-- start of Material shown --
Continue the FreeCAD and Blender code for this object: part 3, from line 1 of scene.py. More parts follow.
-- end of Material shown --
-- start of Material shown --
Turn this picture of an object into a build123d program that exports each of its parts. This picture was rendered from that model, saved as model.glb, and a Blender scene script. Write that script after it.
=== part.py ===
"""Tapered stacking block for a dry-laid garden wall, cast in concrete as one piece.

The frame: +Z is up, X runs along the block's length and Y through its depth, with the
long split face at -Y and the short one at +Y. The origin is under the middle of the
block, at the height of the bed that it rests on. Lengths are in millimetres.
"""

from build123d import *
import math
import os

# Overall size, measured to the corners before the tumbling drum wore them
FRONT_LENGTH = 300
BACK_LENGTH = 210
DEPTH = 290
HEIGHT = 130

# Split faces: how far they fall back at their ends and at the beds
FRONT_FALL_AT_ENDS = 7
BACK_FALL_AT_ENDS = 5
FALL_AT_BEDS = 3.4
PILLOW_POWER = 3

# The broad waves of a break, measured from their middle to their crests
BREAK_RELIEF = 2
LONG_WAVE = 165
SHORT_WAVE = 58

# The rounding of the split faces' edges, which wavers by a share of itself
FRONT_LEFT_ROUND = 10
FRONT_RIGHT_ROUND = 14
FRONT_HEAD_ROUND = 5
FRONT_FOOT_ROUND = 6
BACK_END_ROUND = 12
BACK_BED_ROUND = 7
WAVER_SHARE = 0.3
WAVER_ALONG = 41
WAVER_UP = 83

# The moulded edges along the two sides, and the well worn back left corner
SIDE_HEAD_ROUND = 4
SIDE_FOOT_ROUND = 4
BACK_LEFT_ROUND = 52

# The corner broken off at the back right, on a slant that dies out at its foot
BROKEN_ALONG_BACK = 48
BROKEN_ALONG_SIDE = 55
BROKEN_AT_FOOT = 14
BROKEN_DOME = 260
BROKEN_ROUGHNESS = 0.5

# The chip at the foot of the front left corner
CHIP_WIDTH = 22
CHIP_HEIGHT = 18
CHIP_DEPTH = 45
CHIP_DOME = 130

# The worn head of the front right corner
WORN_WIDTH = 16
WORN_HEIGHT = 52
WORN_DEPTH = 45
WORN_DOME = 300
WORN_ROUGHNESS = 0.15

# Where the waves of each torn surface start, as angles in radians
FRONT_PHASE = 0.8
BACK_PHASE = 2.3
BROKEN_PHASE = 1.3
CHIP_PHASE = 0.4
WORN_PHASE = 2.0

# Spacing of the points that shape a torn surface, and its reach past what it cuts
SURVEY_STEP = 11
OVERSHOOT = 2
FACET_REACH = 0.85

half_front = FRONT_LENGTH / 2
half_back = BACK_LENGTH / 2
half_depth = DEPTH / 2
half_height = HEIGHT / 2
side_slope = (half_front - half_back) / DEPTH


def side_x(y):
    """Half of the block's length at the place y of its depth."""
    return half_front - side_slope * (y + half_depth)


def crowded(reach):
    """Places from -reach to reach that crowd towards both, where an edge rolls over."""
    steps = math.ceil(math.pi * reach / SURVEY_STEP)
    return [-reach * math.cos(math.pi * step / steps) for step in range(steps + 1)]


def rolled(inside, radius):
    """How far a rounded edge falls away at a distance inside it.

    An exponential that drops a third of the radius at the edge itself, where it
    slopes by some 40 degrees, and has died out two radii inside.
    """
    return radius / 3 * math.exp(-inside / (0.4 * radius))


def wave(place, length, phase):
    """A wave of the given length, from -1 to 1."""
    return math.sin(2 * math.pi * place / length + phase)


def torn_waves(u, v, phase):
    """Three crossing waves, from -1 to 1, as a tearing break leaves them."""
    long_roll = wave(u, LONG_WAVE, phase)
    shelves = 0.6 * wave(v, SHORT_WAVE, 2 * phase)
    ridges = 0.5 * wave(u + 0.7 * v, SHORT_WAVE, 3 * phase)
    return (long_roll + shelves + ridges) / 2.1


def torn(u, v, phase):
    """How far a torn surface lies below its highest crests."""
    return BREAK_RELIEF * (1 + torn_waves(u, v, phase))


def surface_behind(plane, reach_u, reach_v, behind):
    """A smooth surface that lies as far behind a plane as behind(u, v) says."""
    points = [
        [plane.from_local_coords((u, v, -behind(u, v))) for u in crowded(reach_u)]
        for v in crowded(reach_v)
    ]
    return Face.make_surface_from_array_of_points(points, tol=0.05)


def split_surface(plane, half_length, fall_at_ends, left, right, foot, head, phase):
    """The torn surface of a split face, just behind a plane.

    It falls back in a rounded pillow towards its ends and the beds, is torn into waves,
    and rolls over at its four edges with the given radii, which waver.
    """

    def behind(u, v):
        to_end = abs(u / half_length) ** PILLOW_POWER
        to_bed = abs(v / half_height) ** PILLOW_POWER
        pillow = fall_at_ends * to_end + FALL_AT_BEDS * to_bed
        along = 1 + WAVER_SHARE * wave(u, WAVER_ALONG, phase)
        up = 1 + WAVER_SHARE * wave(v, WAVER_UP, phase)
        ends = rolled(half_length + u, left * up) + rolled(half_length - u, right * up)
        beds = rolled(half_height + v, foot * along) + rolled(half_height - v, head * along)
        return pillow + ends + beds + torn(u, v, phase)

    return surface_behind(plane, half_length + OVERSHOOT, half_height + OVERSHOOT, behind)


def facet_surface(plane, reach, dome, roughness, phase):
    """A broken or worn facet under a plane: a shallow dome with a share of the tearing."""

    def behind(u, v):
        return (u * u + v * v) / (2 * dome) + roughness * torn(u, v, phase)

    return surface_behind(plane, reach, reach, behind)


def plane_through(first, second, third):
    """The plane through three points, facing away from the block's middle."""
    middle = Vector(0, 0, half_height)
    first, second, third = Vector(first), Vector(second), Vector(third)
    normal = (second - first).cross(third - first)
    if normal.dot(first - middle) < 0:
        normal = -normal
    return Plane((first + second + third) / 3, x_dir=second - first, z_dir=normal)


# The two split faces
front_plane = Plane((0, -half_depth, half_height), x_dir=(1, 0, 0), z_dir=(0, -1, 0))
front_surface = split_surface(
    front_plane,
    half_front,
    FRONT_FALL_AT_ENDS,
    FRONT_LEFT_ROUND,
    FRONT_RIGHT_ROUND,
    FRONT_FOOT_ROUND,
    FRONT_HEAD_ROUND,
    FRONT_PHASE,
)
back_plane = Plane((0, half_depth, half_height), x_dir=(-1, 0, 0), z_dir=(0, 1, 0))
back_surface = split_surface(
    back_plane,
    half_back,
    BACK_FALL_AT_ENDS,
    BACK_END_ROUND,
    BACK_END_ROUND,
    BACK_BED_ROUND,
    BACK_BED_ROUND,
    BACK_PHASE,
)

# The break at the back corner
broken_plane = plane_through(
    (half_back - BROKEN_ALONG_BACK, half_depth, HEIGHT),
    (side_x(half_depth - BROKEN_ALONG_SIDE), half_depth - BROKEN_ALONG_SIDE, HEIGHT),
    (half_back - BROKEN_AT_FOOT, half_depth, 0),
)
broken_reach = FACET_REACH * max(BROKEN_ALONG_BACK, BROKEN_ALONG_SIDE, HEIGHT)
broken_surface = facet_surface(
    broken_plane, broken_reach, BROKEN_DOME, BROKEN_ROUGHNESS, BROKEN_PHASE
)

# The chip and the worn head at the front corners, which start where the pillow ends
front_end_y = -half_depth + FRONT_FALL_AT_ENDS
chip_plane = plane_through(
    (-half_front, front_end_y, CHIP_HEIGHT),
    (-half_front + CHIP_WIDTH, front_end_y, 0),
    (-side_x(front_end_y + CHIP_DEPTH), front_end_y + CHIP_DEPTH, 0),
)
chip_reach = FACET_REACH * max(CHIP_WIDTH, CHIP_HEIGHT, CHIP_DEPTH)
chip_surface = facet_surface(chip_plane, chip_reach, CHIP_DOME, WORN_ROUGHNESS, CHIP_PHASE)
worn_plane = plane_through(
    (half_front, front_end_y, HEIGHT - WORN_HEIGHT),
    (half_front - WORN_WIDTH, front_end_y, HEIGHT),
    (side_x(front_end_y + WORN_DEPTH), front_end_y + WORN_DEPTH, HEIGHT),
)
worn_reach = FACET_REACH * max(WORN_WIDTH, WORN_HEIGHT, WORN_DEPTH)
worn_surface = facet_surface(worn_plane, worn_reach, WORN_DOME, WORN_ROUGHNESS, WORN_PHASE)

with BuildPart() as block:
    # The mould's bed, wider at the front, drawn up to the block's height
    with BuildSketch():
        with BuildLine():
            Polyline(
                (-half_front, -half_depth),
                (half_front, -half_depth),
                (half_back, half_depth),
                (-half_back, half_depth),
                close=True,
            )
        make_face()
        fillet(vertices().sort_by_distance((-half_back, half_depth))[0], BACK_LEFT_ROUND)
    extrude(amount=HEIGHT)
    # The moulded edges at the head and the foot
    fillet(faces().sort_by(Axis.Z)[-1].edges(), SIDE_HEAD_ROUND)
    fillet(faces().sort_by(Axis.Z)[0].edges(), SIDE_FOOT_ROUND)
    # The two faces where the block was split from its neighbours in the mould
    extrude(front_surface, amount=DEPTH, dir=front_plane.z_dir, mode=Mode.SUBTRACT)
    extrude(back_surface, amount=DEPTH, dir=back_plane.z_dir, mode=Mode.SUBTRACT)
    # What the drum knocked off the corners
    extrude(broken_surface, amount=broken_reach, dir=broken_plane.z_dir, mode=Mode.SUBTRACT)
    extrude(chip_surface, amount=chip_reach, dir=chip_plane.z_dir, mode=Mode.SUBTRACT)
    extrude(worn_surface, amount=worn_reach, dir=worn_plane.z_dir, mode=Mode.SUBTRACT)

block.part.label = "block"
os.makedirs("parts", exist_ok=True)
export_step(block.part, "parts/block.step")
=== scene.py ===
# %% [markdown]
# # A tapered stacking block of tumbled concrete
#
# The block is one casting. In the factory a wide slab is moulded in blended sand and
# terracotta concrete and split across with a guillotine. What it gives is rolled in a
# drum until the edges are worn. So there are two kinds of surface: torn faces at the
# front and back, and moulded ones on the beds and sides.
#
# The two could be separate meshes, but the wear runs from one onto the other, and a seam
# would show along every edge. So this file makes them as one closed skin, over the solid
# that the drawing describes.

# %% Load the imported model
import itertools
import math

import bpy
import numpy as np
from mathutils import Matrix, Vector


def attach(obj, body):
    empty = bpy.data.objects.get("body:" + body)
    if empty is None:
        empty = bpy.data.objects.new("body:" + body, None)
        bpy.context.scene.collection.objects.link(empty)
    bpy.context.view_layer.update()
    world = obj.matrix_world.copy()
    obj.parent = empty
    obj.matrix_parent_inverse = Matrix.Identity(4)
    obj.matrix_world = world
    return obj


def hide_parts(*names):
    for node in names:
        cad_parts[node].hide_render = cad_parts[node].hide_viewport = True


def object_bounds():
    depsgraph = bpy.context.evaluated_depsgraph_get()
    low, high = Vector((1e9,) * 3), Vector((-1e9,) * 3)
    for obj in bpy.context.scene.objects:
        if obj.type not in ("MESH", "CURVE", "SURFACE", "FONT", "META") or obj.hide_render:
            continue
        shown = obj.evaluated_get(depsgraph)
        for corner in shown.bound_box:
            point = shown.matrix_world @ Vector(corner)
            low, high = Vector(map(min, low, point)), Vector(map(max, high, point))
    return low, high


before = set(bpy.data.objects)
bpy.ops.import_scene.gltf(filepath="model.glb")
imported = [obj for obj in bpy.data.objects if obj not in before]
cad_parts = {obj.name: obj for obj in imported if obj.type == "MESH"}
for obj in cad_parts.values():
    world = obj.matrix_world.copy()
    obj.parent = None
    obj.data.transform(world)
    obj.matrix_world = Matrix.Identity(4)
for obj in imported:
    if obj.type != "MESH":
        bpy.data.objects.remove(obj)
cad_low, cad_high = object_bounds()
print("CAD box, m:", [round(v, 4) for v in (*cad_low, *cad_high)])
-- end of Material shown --
Extract exactly and only the lines above from the line containing "with BuildPart() as" through the line containing "if empty is", both end lines included.

Reply:
with BuildPart() as block:
    # The mould's bed, wider at the front, drawn up to the block's height
    with BuildSketch():
        with BuildLine():
            Polyline(
                (-half_front, -half_depth),
                (half_front, -half_depth),
                (half_back, half_depth),
                (-half_back, half_depth),
                close=True,
            )
        make_face()
        fillet(vertices().sort_by_distance((-half_back, half_depth))[0], BACK_LEFT_ROUND)
    extrude(amount=HEIGHT)
    # The moulded edges at the head and the foot
    fillet(faces().sort_by(Axis.Z)[-1].edges(), SIDE_HEAD_ROUND)
    fillet(faces().sort_by(Axis.Z)[0].edges(), SIDE_FOOT_ROUND)
    # The two faces where the block was split from its neighbours in the mould
    extrude(front_surface, amount=DEPTH, dir=front_plane.z_dir, mode=Mode.SUBTRACT)
    extrude(back_surface, amount=DEPTH, dir=back_plane.z_dir, mode=Mode.SUBTRACT)
    # What the drum knocked off the corners
    extrude(broken_surface, amount=broken_reach, dir=broken_plane.z_dir, mode=Mode.SUBTRACT)
    extrude(chip_surface, amount=chip_reach, dir=chip_plane.z_dir, mode=Mode.SUBTRACT)
    extrude(worn_surface, amount=worn_reach, dir=worn_plane.z_dir, mode=Mode.SUBTRACT)

block.part.label = "block"
os.makedirs("parts", exist_ok=True)
export_step(block.part, "parts/block.step")
=== scene.py ===
# %% [markdown]
# # A tapered stacking block of tumbled concrete
#
# The block is one casting. In the factory a wide slab is moulded in blended sand and
# terracotta concrete and split across with a guillotine. What it gives is rolled in a
# drum until the edges are worn. So there are two kinds of surface: torn faces at the
# front and back, and moulded ones on the beds and sides.
#
# The two could be separate meshes, but the wear runs from one onto the other, and a seam
# would show along every edge. So this file makes them as one closed skin, over the solid
# that the drawing describes.

# %% Load the imported model
import itertools
import math

import bpy
import numpy as np
from mathutils import Matrix, Vector


def attach(obj, body):
    empty = bpy.data.objects.get("body:" + body)
    if empty is None:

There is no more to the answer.